■ **Records for this exercise**:
----

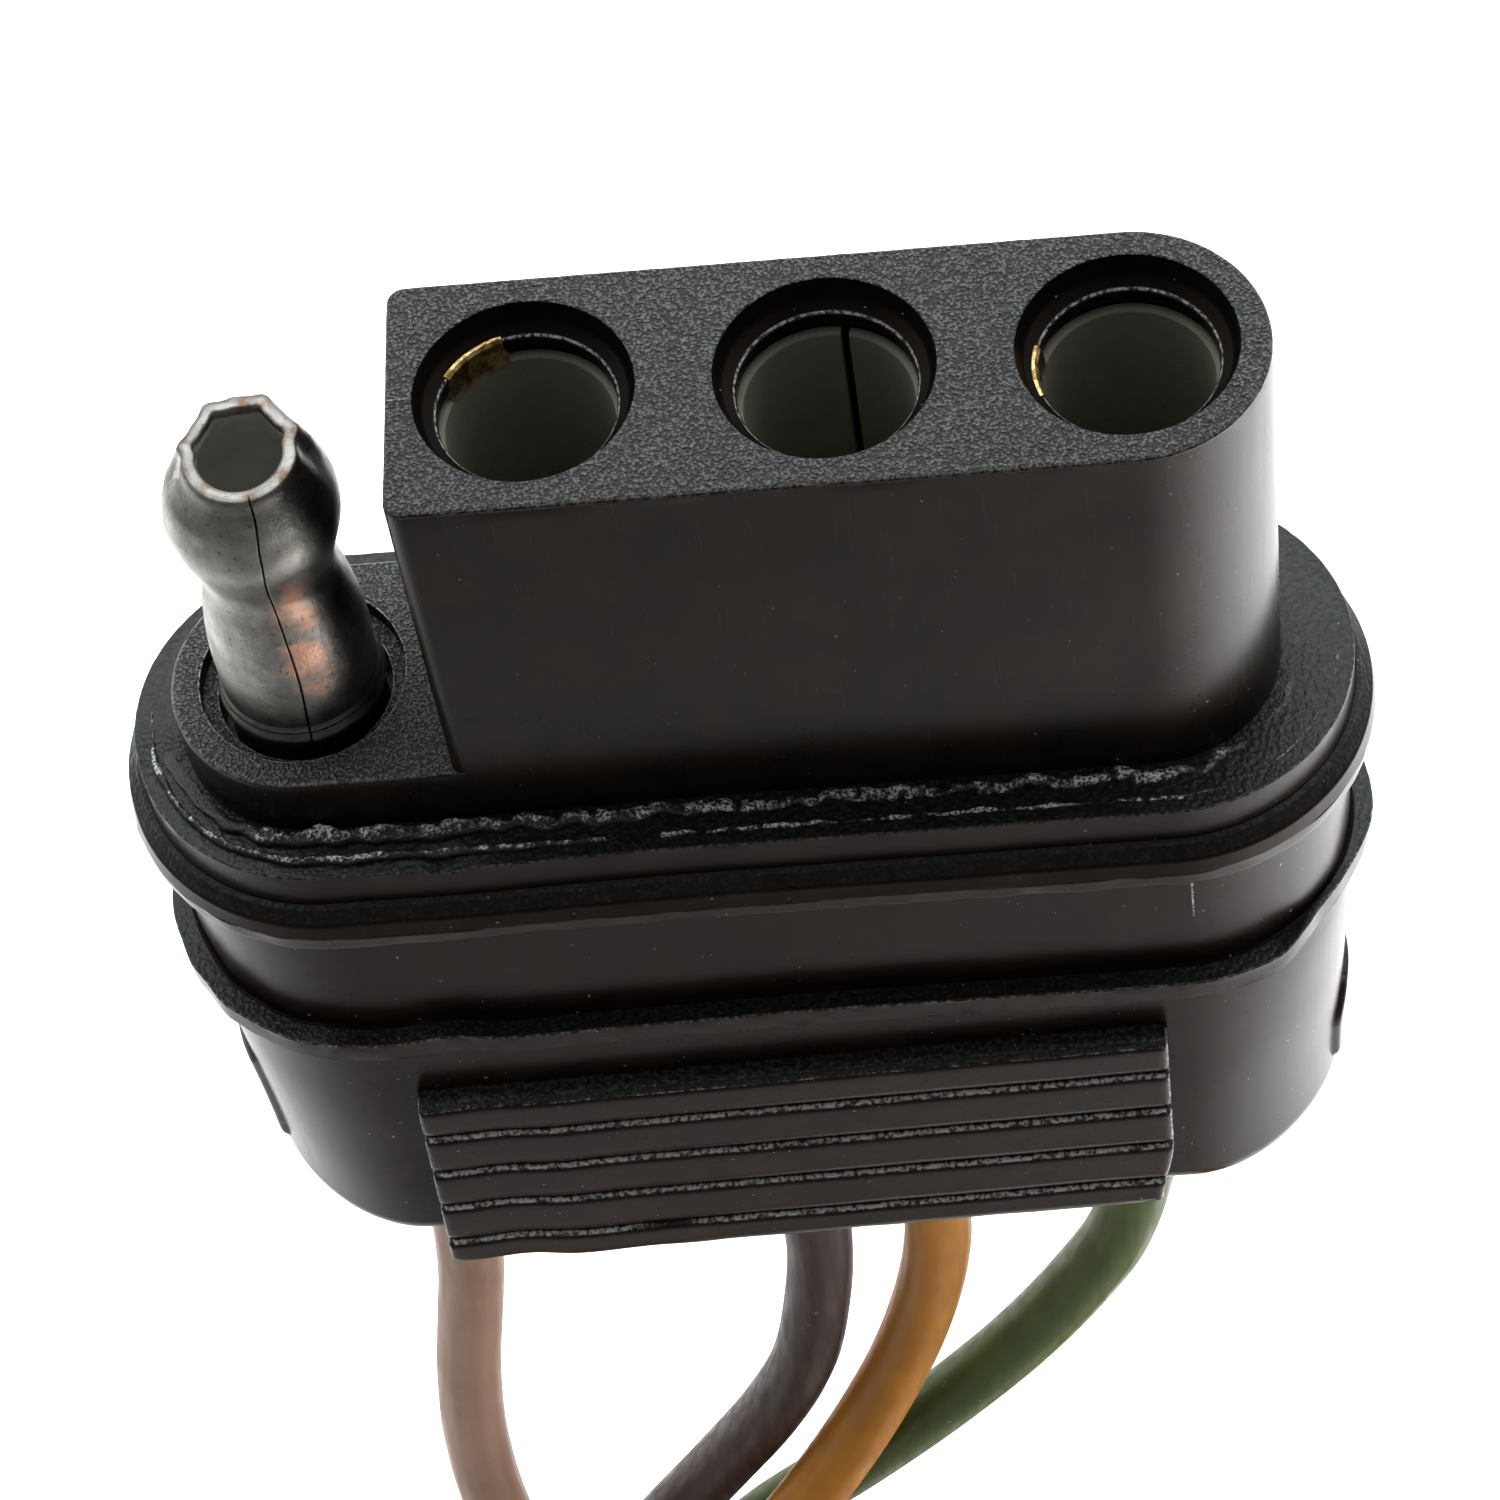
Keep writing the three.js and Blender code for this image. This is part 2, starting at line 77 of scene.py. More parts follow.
# ---- Details of the looks, in millimetres and degrees, but the floor in metres ----
CORNER_STEPS = 5
HOLE_SIDES = 96
BULLET_SIDES = 240
SEAM_TURN = -80.0
STRAND_R, STRAND_SIDES = 0.118, 8
TIE_CORNER_R = 1.0
PAD_COLUMNS = 180
PAD_SHUT = BODY_HALF - 0.5
LINE_PAST_END = 0.42
FLOOR_HALF_M = 2.0

# ---- Camera ----
CAMERA = (10.9365, -84.6233, 129.8685)
RIGHT = Vector((0.9954757, -0.0273164, -0.0910052))
DOWN = Vector((-0.0728818, -0.8340300, -0.5468842))
AHEAD = Vector((-0.0609622, 0.5510425, -0.8322474))


def make_camera():
    data = bpy.data.cameras.new("camera")
    data.sensor_width = 36.0
    data.lens = 127.143
    data.shift_x, data.shift_y = -0.03015, -0.00095
    data.clip_start, data.clip_end = 0.01, 5.0
    cam = bpy.data.objects.new("camera", data)
    turn = Matrix((RIGHT, -DOWN, -AHEAD)).transposed().to_4x4()
    cam.matrix_world = Matrix.Translation(Vector(CAMERA) * MM) @ turn
    bpy.context.scene.collection.objects.link(cam)
    bpy.context.scene.camera = cam


make_camera()


# ---- Materials ----
class Shader:
    """One procedural material: a Principled shader and the few nodes that feed it."""

    def __init__(self, name, roughness=0.5, metallic=0.0, level=0.5):
        self.material = bpy.data.materials.new(name)
        self.material.use_nodes = True
        self.tree = self.material.node_tree
        self.bsdf = next(n for n in self.tree.nodes if n.type == "BSDF_PRINCIPLED")
        self.bsdf.inputs["Roughness"].default_value = roughness
        self.bsdf.inputs["Metallic"].default_value = metallic
        self.bsdf.inputs["Specular IOR Level"].default_value = level
        self.place = self.new("ShaderNodeTexCoord").outputs["Object"]

    def new(self, kind, **settings):
        node = self.tree.nodes.new(kind)
        for key, value in settings.items():
            setattr(node, key, value)
        return node

    def set(self, socket, value):
        if isinstance(value, bpy.types.NodeSocket):
            self.tree.links.new(value, socket)
        else:
            socket.default_value = value

    def stretch(self, factors):
        """The place again, with each axis scaled, so that a texture runs along one of them."""
        node = self.new("ShaderNodeMapping")
        self.set(node.inputs["Vector"], self.place)
        node.inputs["Scale"].default_value = factors
        return node.outputs["Vector"]

    def noise(self, size, detail=2.0, place=None, rough=0.5):
        """Noise whose blotches are about size millimetres."""
        node = self.new("ShaderNodeTexNoise")
        self.set(node.inputs["Vector"], place or self.place)
        node.inputs["Scale"].default_value = 1000.0 / size
        node.inputs["Detail"].default_value = detail
        node.inputs["Roughness"].default_value = rough
        return node.outputs["Fac"]

    def pebble(self, size):
        node = self.new("ShaderNodeTexVoronoi", feature="SMOOTH_F1")
        self.set(node.inputs["Vector"], self.place)
        node.inputs["Scale"].default_value = 1000.0 / size
        return node.outputs["Distance"]

    def span(self, value, low, high, to_low=0.0, to_high=1.0):
        node = self.new("ShaderNodeMapRange", interpolation_type="SMOOTHSTEP")
        for socket, given in zip(node.inputs, (value, low, high, to_low, to_high)):
            self.set(socket, given)
        return node.outputs["Result"]

    def calc(self, kind, a, b):
        node = self.new("ShaderNodeMath", operation=kind)
        self.set(node.inputs[0], a)
        self.set(node.inputs[1], b)
        return node.outputs[0]

    def plus(self, a, b):
        return self.calc("ADD", a, b)

    def times(self, a, b):
        return self.calc("MULTIPLY", a, b)

    def blend(self, factor, a, b):
        """Colour a where factor is 0, and b where it is 1."""
        node = self.new("ShaderNodeMix", data_type="RGBA")
        sockets = [s for s in node.inputs if s.enabled]
        for socket, given in zip(sockets, (factor, a, b)):
            self.set(socket, (*given, 1.0) if isinstance(given, tuple) else given)
        return next(s for s in node.outputs if s.enabled)

    def upward(self):
        """1 on faces that look up the part's Z, 0 on its walls."""
        node = self.new("ShaderNodeSeparateXYZ")
        self.set(node.inputs[0], self.new("ShaderNodeNewGeometry").outputs["Normal"])
        return self.span(node.outputs["Z"], 0.45, 0.8)

    def wear_and_shading(self, layer="wear_and_shading"):
        """A value that the mesh carries. It runs up to 1 on its outer edges, which go pale from scuffing and
        painted highlights, and down to -1 in its corners, which take painted shade.
        """
        return self.new("ShaderNodeAttribute", attribute_name=layer).outputs["Fac"]

    def finish(self, colour, roughness=None, height=None, depth=0.02):
        """Joins up the shader. Depth is the height of its bump, in millimetres."""
        self.set(self.bsdf.inputs["Base Color"], colour)
        if roughness is not None:
            self.set(self.bsdf.inputs["Roughness"], roughness)
        if height is not None:
            bump = self.new("ShaderNodeBump")
            bump.inputs["Strength"].default_value = 1.0
            bump.inputs["Distance"].default_value = depth * MM
            self.set(bump.inputs["Height"], height)
            self.set(self.bsdf.inputs["Normal"], bump.outputs["Normal"])
        return self.material


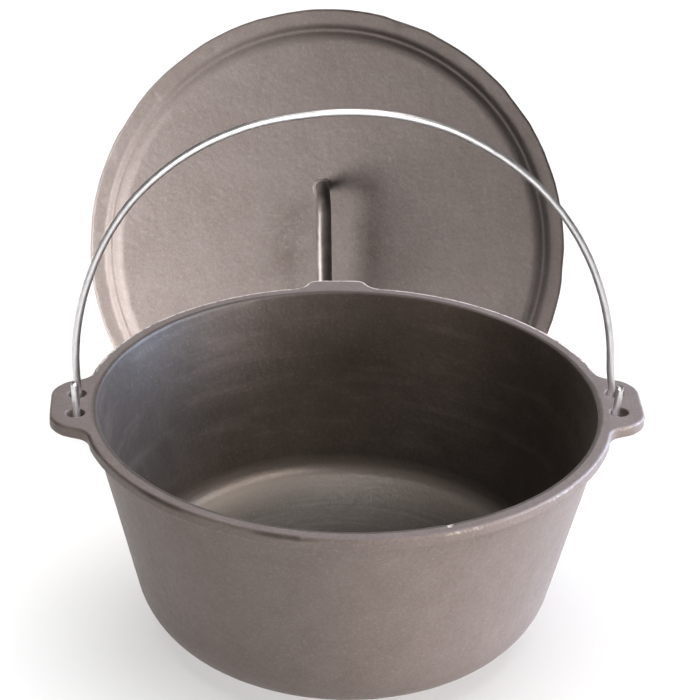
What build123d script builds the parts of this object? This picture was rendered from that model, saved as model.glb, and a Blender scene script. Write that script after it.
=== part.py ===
"""Cast iron dutch oven: pot with two bail ears, wire bail, and a loose lid with a loop handle.

Millimetres. Origin at the centre of the base, on the surface the pot stands on. +Z is up,
X runs through the two bail ears and +Y points to the rear tab. At rest the bail stands
upright, and the lid stands on its edge behind the pot, leaning back, handle side forward.
"""
from build123d import *
import os
from math import cos, hypot, pi, radians, sin, sqrt, tan

# ---- Driving dimensions ------------------------------------------------------------------

# Pot casting
pot_height = 141.0
rim_radius = 151.0  # outside of the rim lip
mouth_radius = 142.4  # inside edge of the rim
base_radius = 112.6  # where the wall's outer line would meet the base plane
wall_radius_at_lip = 145.4  # outside of the wall where the lip starts
base_corner_radius = 44.0
floor_thickness = 8.0
heel_height = 32.0  # where the inside of the wall turns into the dished bottom
heel_radius = 12.0
dish_slope = radians(35.0)
dish_radius = 100.0  # between the slope and the flat of the floor
lip_height = 7.0  # also the thickness of the ears and of the tab
lip_cove_radius = 4.0
mouth_edge_radius = 1.0
top_edge_radius = 1.6
lower_edge_radius = 1.2

# Bail ears and rear tab, both flush with the top of the rim
plate_root_reach = 132.0  # where their sketches start, inside the wall
plate_cut_radius = 144.0  # where they are cut back, inside the thickness of the wall
junction_radius = 5.0  # where an ear or the tab runs into the rim
ear_root_half_width = 32.5
ear_shoulder_reach = 158.0
ear_shoulder_half_width = 29.5
ear_shoulder_corner_radius = 18.0
ear_reach = 168.5
ear_tip_half_width = 18.5
ear_tip_corner_radius = 18.0
tab_root_half_width = 32.0
tab_reach = 160.0
tab_tip_half_width = 16.0
tab_corner_radius = 5.0
bail_hole_radius = 5.3
bail_hole_reach = 154.0
bail_hole_spacing = 23.0

# Bail
wire_radius = 2.2
leg_spacing = 21.0  # between the leg and the turned-up end, centre to centre
arch_spring_height = 20.0  # straight leg above the rim before the arch starts
left_stub_height = 19.0  # turned-up ends above the rim
right_stub_height = 16.0
stub_end_radius = 0.6

# Lid casting: heights from the underside of its flange
lid_radius = 151.0
lid_thickness = 5.0
flange_inner_radius = 141.0
step_radius = 138.0
step_height = 7.6
disc_root_radius = 136.4
disc_radius = 132.0
disc_height = 11.0
crown_height = 13.0
ring_outer_radius = 139.6
ring_inner_radius = 134.6
ring_depth = 4.0
hollow_radius = 127.0
hollow_corner_radius = 6.0
ring_edge_radius = 1.2
ring_root_radius = 1.0
flange_lower_edge_radius = 1.2
flange_upper_edge_radius = 1.8
flange_inner_corner_radius = 3.0
step_edge_radius = 1.0
disc_edge_radius = 9.0

# Lid handle
handle_half_span = 38.0
handle_offset = -4.5  # the handle stands a little to one side of the lid's centre
handle_rise = 31.0  # centre line of the grip above the lid's top
handle_bend_radius = 17.0
handle_foot_radius = 3.0
handle_grip_radius = 5.2
grip_sections = 17  # circles the grip is lofted through
foot_depth = 3.0  # how far each foot is set into the lid
foot_collar_radius = 5.4
foot_collar_height = 0.9
foot_collar_taper = 30  # degrees

# Where the lid stands at rest
lid_lean = radians(25.0)  # from upright
lid_shift = -3.0  # along X
lid_back = 216.0  # of the lid's centre, along Y

near = 0.1  # how close a face or an edge has to be to count as being at a height or a radius


def crown(radius, edge_radius, edge_height, middle_height):
    """Height at a radius of a shallow spherical crown, from its edge and middle heights."""
    rise = middle_height - edge_height
    sphere_radius = (edge_radius**2 + rise**2) / (2 * rise)
    return middle_height - sphere_radius + sqrt(sphere_radius**2 - radius**2)


def round_corners(section, corners):
    """Fillet the corners of a section, each given as (x, y, radius)."""
    for x, y, radius in corners:
        fillet(section.vertices().sort_by_distance((x, y))[0], radius=radius)


# ---- Pot ---------------------------------------------------------------------------------

lip_underside = pot_height - lip_height
draft = (wall_radius_at_lip - base_radius) / lip_underside
heel_reach = mouth_radius - draft * (pot_height - heel_height)
floor_reach = heel_reach - (heel_height - floor_thickness) / tan(dish_slope)
top_plane = Plane.XY.offset(pot_height)
lip_plane = Plane.XY.offset(lip_underside)

with BuildPart() as pot:
    with BuildSketch(Plane.XZ) as pot_section:
        with BuildLine():
            Polyline(
                (0, 0),
                (base_radius, 0),
                (wall_radius_at_lip, lip_underside),
                (rim_radius, lip_underside),
                (rim_radius, pot_height),
                (mouth_radius, pot_height),
                (heel_reach, heel_height),
                (floor_reach, floor_thickness),
                (0, floor_thickness),
                close=True,
            )
        make_face()
        round_corners(
            pot_section,
            [
                (base_radius, 0, base_corner_radius),
                (wall_radius_at_lip, lip_underside, lip_cove_radius),
                (mouth_radius, pot_height, mouth_edge_radius),
                (heel_reach, heel_height, heel_radius),
                (floor_reach, floor_thickness, dish_radius),
            ],
        )
    revolve(axis=Axis.Z)

    # Two ears and the rear tab, as plates as thick as the lip
    with BuildSketch(lip_plane) as plates:
        Polygon(
            (plate_root_reach, -ear_root_half_width),
            (ear_shoulder_reach, -ear_shoulder_half_width),
            (ear_reach, -ear_tip_half_width),
            (ear_reach, ear_tip_half_width),
            (ear_shoulder_reach, ear_shoulder_half_width),
            (plate_root_reach, ear_root_half_width),
            align=None,
        )
        round_corners(
            plates,
            [
                (reach, side * half_width, radius)
                for side in (-1, 1)
                for reach, half_width, radius in (
                    (ear_shoulder_reach, ear_shoulder_half_width, ear_shoulder_corner_radius),
                    (ear_reach, ear_tip_half_width, ear_tip_corner_radius),
                )
            ],
        )
        mirror(about=Plane.YZ)
        Polygon(
            (tab_root_half_width, plate_root_reach),
            (tab_tip_half_width, tab_reach),
            (-tab_tip_half_width, tab_reach),
            (-tab_root_half_width, plate_root_reach),
            align=None,
        )
        round_corners(
            plates, [(side * tab_tip_half_width, tab_reach, tab_corner_radius) for side in (-1, 1)]
        )
        Circle(plate_cut_radius, mode=Mode.SUBTRACT)
    extrude(amount=lip_height)

    # Soften the junctions first, then the outline's upper and lower edges
    junctions = pot.edges().filter_by(Axis.Z).filter_by(
        lambda edge: abs(hypot(edge.center().X, edge.center().Y) - rim_radius) < near
    )
    fillet(junctions, radius=junction_radius)
    fillet(pot.faces().sort_by(Axis.Z)[-1].outer_wire().edges(), radius=top_edge_radius)
    lip_faces = pot.faces().filter_by(Axis.Z).filter_by_position(
        Axis.Z, lip_underside - near, lip_underside + near
    )
    fillet(lip_faces.sort_by(SortBy.AREA)[-1].outer_wire().edges(), radius=lower_edge_radius)

    # Two holes in each ear for the bail
    with BuildSketch(top_plane):
        with GridLocations(2 * bail_hole_reach, bail_hole_spacing, 2, 2):
            Circle(bail_hole_radius)
    extrude(amount=-lip_height, mode=Mode.SUBTRACT)

# ---- Bail --------------------------------------------------------------------------------

hook_height = pot_height - lip_height / 2  # the hook turns about the middle of the ear
half_gap = leg_spacing / 2
spring_height = pot_height + arch_spring_height

with BuildPart() as bail:
    with BuildLine() as wire_path:
        for side, stub_height in ((-1, left_stub_height), (1, right_stub_height)):
            leg_x = side * bail_hole_reach
            Line((leg_x, -half_gap, pot_height + stub_height), (leg_x, -half_gap, hook_height))
            ThreePointArc(
                (leg_x, -half_gap, hook_height),
                (leg_x, 0, hook_height - half_gap),
                (leg_x, half_gap, hook_height),
            )
            Line((leg_x, half_gap, hook_height), (leg_x, half_gap, spring_height))
        ThreePointArc(
            (-bail_hole_reach, half_gap, spring_height),
            (0, half_gap, spring_height + bail_hole_reach),
            (bail_hole_reach, half_gap, spring_height),
        )
    with BuildSketch(Plane((-bail_hole_reach, -half_gap, pot_height + left_stub_height))):
        Circle(wire_radius)
    sweep(path=wire_path.wire())
    fillet(
        bail.edges().filter_by(GeomType.CIRCLE).filter_by_position(Axis.Y, -half_gap - wire_radius, 0),
        radius=stub_end_radius,
    )

# ---- Lid ---------------------------------------------------------------------------------

lid_up = Vector(0, sin(lid_lean), cos(lid_lean))
lid_out = Vector(0, -cos(lid_lean), sin(lid_lean))
lid_centre = Vector(lid_shift, lid_back, lid_radius * cos(lid_lean))
lid_plane = Plane(lid_centre, x_dir=(1, 0, 0), z_dir=lid_out)
lid_section_plane = Plane(lid_centre, x_dir=(1, 0, 0), z_dir=-lid_up)
hollow_height = disc_height - lid_thickness
hollow_crown_height = crown_height - lid_thickness
foot_height = crown(handle_half_span, disc_radius, disc_height, crown_height)
foot_places = [(handle_offset, side * handle_half_span) for side in (-1, 1)]

with BuildPart() as lid:
    with BuildSketch(lid_section_plane) as lid_section:
        with BuildLine():
            Polyline(
                (hollow_radius, hollow_height),
                (ring_inner_radius, 0),
                (ring_inner_radius, -ring_depth),
                (ring_outer_radius, -ring_depth),
                (ring_outer_radius, 0),
                (lid_radius, 0),
                (lid_radius, lid_thickness),
                (flange_inner_radius, lid_thickness),
                (step_radius, step_height),
                (disc_root_radius, step_height),
                (disc_radius, disc_height),
            )
            ThreePointArc(
                (disc_radius, disc_height),
                (disc_radius / 2, crown(disc_radius / 2, disc_radius, disc_height, crown_height)),
                (0, crown_height),
            )
            Line((0, crown_height), (0, hollow_crown_height))
            half_hollow = hollow_radius / 2
            ThreePointArc(
                (0, hollow_crown_height),
                (half_hollow, crown(half_hollow, hollow_radius, hollow_height, hollow_crown_height)),
                (hollow_radius, hollow_height),
            )
        make_face()
        round_corners(
            lid_section,
            [
                (hollow_radius, hollow_height, hollow_corner_radius),
                (ring_inner_radius, -ring_depth, ring_edge_radius),
                (ring_outer_radius, -ring_depth, ring_edge_radius),
                (ring_outer_radius, 0, ring_root_radius),
                (lid_radius, 0, flange_lower_edge_radius),
                (lid_radius, lid_thickness, flange_upper_edge_radius),
                (flange_inner_radius, lid_thickness, flange_inner_corner_radius),
                (step_radius, step_height, step_edge_radius),
                (disc_root_radius, step_height, step_edge_radius),
                (disc_radius, disc_height, disc_edge_radius),
            ],
        )
    revolve(axis=Axis(lid_centre, lid_out))
    with BuildSketch(lid_plane.offset(foot_height)):
        with Locations(*foot_places):
            Circle(foot_collar_radius)
    extrude(amount=foot_collar_height, taper=foot_collar_taper)
    with BuildSketch(lid_plane.offset(foot_height - foot_depth)):
        with Locations(*foot_places):
            Circle(handle_foot_radius)
    extrude(amount=foot_depth + foot_collar_height, mode=Mode.SUBTRACT)

# ---- Lid handle --------------------------------------------------------------------------

handle_plane = Plane(
    lid_plane.from_local_coords(Vector(handle_offset, 0, foot_height)), x_dir=lid_up, z_dir=(1, 0, 0)
)

with BuildPart() as lid_handle:
    with BuildLine(handle_plane) as handle_path:
        FilletPolyline(
            (-handle_half_span, 0),
            (-handle_half_span, handle_rise),
            (handle_half_span, handle_rise),
            (handle_half_span, 0),
            radius=handle_bend_radius,
        )
    for index in range(grip_sections):
        station = index / (grip_sections - 1)
        swell = (handle_grip_radius - handle_foot_radius) * sin(pi * station)
        with BuildSketch(Plane(handle_path.wire() ^ station)):
            Circle(handle_foot_radius + swell)
    loft()
    with BuildSketch(lid_plane.offset(foot_height - foot_depth)):
        with Locations(*foot_places):
            Circle(handle_foot_radius)
    extrude(amount=foot_depth)

# ---- Export ------------------------------------------------------------------------------

os.makedirs("parts", exist_ok=True)
pot.part.label = "pot"
bail.part.label = "bail"
lid.part.label = "lid"
lid_handle.part.label = "lid_handle"
for piece in (pot, bail, lid, lid_handle):
    export_step(piece.part, f"parts/{piece.part.label}.step")
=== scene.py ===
from math import cos, pi, radians, sin, tan

import bpy
import numpy as np
from mathutils import Matrix, Vector


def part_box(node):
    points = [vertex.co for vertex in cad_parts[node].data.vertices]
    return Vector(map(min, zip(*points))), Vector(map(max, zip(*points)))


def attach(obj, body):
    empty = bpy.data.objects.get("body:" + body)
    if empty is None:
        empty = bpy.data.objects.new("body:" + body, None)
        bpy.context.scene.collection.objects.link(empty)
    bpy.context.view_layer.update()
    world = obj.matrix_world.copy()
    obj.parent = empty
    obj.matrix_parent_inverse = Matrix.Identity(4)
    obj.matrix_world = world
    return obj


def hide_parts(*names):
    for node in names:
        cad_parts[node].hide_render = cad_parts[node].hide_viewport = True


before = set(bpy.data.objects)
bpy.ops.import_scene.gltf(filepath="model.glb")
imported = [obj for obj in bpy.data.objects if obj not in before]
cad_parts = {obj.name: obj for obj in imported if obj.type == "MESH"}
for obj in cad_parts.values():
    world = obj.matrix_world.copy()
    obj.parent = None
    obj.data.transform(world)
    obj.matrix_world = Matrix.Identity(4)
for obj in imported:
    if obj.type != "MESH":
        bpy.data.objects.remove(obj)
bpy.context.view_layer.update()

# Lengths are millimetres, and new_mesh() writes them as metres. The object's repeat the CAD
# model's driving dimensions, because the frame gives boxes and not profiles. Distances in the
# materials and places of the lights and the camera are metres.

MM = 0.001

# ---- Sizes shared with the CAD model --------------------------------------------------------

POT_HEIGHT = 141.0
RIM_RADIUS = 151.0
MOUTH_RADIUS = 142.4
BASE_RADIUS = 112.6
WALL_RADIUS_AT_LIP = 145.4
BASE_CORNER = 44.0
FLOOR_THICKNESS = 8.0
HEEL_HEIGHT = 32.0
HEEL_RADIUS = 12.0
DISH_SLOPE = radians(35.0)
DISH_RADIUS = 100.0
LIP_HEIGHT = 7.0
LIP_COVE = 4.0
MOUTH_EDGE = 1.0
TOP_EDGE = 1.6
LOWER_EDGE = 1.2
WALL_DRAFT = (WALL_RADIUS_AT_LIP - BASE_RADIUS) / (POT_HEIGHT - LIP_HEIGHT)

EAR = [(126.0, 33.2), (158.0, 29.5), (168.5, 18.5)]  # one side of the ear's outline
TAB = [(132.0, 32.0), (160.0, 16.0)]  # the same for the rear tab
EAR_CORNER = 17.0
TAB_CORNER = 8.0
EAR_JUNCTION = 12.0
TAB_JUNCTION = 7.0
HOLE_RADIUS = 5.3
HOLE_REACH = 154.0
HOLE_SPACING = 23.0
HOLE_FLARE = 0.8

WIRE_RADIUS = 2.2
LEG_SPACING = 21.0
ARCH_SPRING = 20.0
STUB_HEIGHTS = {-1: 19.0, 1: 16.0}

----

■ **Problem details**: Print exactly the lines from the one containing "# ---- Export" to the one containing "for node in", both included, and nothing else.

■ **Exercise solution**:
# ---- Export ------------------------------------------------------------------------------

os.makedirs("parts", exist_ok=True)
pot.part.label = "pot"
bail.part.label = "bail"
lid.part.label = "lid"
lid_handle.part.label = "lid_handle"
for piece in (pot, bail, lid, lid_handle):
    export_step(piece.part, f"parts/{piece.part.label}.step")
=== scene.py ===
from math import cos, pi, radians, sin, tan

import bpy
import numpy as np
from mathutils import Matrix, Vector


def part_box(node):
    points = [vertex.co for vertex in cad_parts[node].data.vertices]
    return Vector(map(min, zip(*points))), Vector(map(max, zip(*points)))


def attach(obj, body):
    empty = bpy.data.objects.get("body:" + body)
    if empty is None:
        empty = bpy.data.objects.new("body:" + body, None)
        bpy.context.scene.collection.objects.link(empty)
    bpy.context.view_layer.update()
    world = obj.matrix_world.copy()
    obj.parent = empty
    obj.matrix_parent_inverse = Matrix.Identity(4)
    obj.matrix_world = world
    return obj


def hide_parts(*names):
    for node in names:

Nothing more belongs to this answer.